As far as rock and roll mythology goes, her tale is admittedly rather tame. There are far more recollections of anxious breakdowns, inter-band passive aggressiveness, and health problems than sport fucking and drug-fueled debauchery. But that’s okay; Sleater-Kinney exists precisely to disrupt, or at least reconfigure, the normative male rock-star narratives, and that’s why I love them (well, that and the riffs). Brownstein’s story is affecting because her childhood was normal/strange in a way that’s familiar to many, and because her band got famous and toured the world and broke up via weird implosion, which as a reader presents a certain treacherous pleasure.

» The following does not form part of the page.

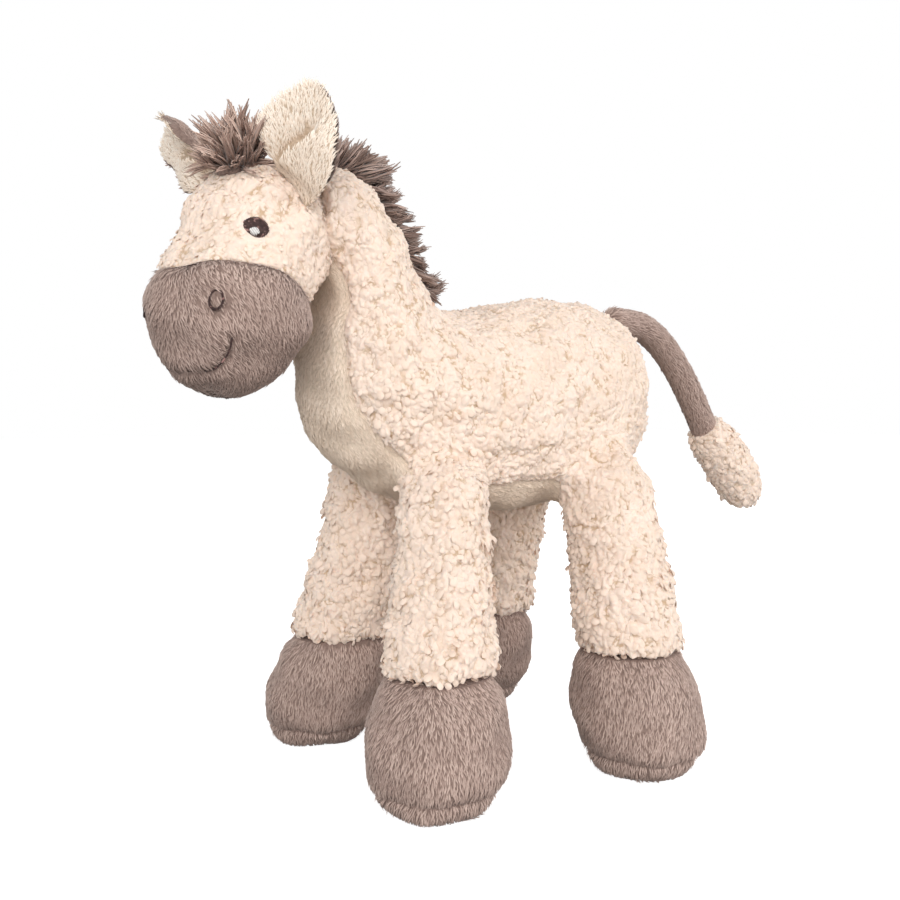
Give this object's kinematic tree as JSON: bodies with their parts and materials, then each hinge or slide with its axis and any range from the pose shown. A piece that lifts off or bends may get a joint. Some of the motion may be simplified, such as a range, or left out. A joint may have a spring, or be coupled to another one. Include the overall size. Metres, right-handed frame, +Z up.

I assume it’s possible to write a celebrity memoir without actual writing proficiency at actual writing (for example, Slash shares his byline for Slash with Rolling Stone journalist Anthony Bozza, and I think we all know who did 100% of the actual writing), but Brownstein really is, and better yet: she has talent. She’s authored plenty of other work in the past for quality publications such as NPR Music’s website and The Believer magazine, and, you know, writes an Emmy and Peabody-award winning television program, so this should come as no surprise. Still, it’s worth noting that her writing is super solid, at times even gripping — so much like the terse lyrics and acute guitar work she gives to her songs, Brownstein’s prose punches the page. Some of the strongest moments are in her meditations on Sleater-Kinney, both mechanical and philosophical. Artists are sometimes shy or coy when it comes to talking about their work; not Brownstein. She is a fan of her own band, and she shines brightest in her writing about music.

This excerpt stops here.